Al día siguiente de este acontecimiento, en la mañana, concurrí al hospital para control médico. Salí del establecimiento, caminando y disfrutando del sol invernal y con la cabeza gacha, mirando el suelo para evitar tropezar y caer. Para verificar la situación de tráfico levante la cabeza y la belleza del paisaje invadió bruscamente mi mente. Las altas cumbres de los cerros se destacaban nítidamente contra el cielo de un profundo color azul. Las montañas estaban cubiertas de nieve, pero era posible distinguir los filos que limitaban las quebradas y ver cumbres menores como el cerro La Cruz y la querida cumbre del Abanico, testigo de tantas proezas montañistas de escolares.
Volví a casa con una indescriptible sensación de alegría y de agradecimiento por el paisaje que esa mañana me había regalado y vivir en un país tan hermoso como el mío.

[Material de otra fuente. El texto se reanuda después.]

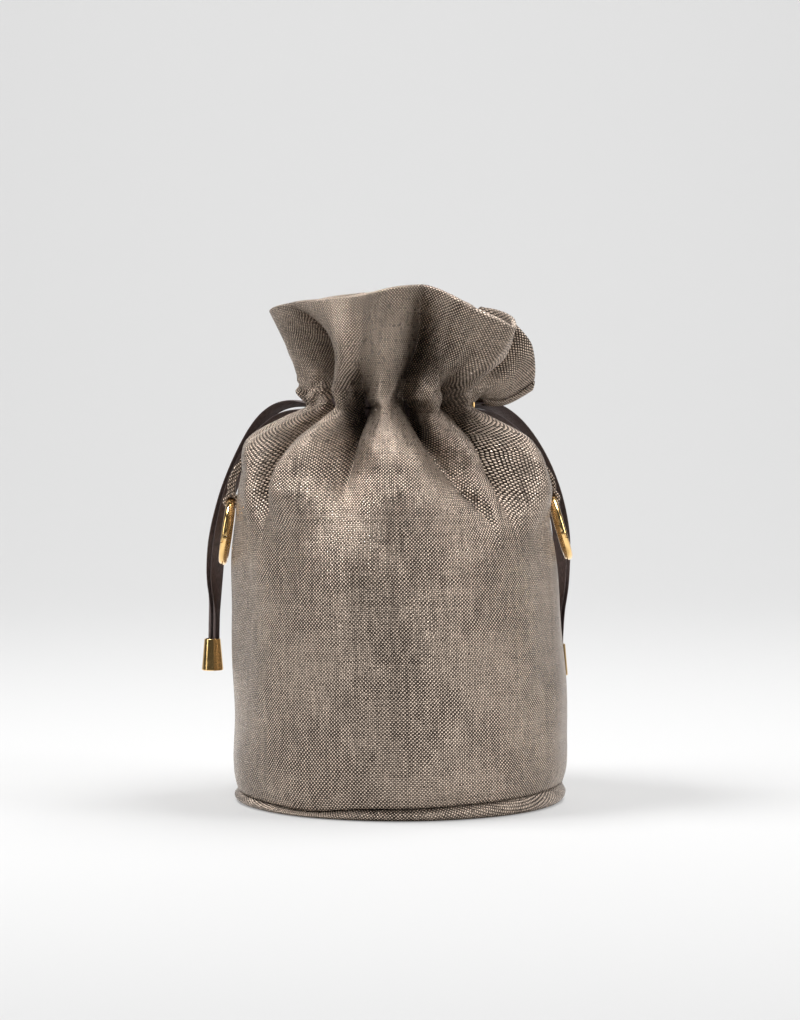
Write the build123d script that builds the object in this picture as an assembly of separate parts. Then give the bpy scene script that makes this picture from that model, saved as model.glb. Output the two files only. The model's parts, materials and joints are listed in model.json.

Recordé a la Srta. Marta Vergara, mi profesora en la Escuela Primaria del Liceo Experimental Manuel de Salas, que nos sacaba por un día, dos o tres veces al año, para efectuar excursiones a las quebradas de Peñalolén, Macul, al Agua del Palo del Cerro Manquehue y a Las Vertientes y Pirque, en el Cajón del Maipo.
Aparentemente las excursiones tenían un fin recreativo, pero en realidad había un propósito docente, individual y colectivo. Aprendimos a superar el cansancio, ser generosos y en caso necesario, compartir las provisiones. Disfrutar el lograr la meta, ser solidario y ayudar a los y las más débiles, caminar por el bosque y las laderas pendientes y filos rocosos empinados. Reconocer el peligro, ser prudente al cruzar los cursos de agua, estar consciente de las propias limitaciones, practicar el compañerismo; germen del concepto y práctica del sentido de equipo, y sobre todo, a conocer y amar la naturaleza y si es necesario, saber vivir en ella, todo lo cual, en alguna medida, contribuye a crear una personalidad positiva.
Chile tiene el privilegio de tener como límite y telón de fondo, a la Cordillera de Los Andes. Debería ser un teatro de juego y enseñanza para la niñez y la juventud nacional. ¿Lo tendrán presente nuestras autoridades de Educación?
Sobre el mismo tema, termino esta nota preguntándome ¿Quedará tiempo en las escuelas para intentar algo semejante a lo relatado en mi experiencia escolar? O todo el tiempo estará destinado a preparar ganadores, cuya aspiración es lograr una elevada posición social, económica o política.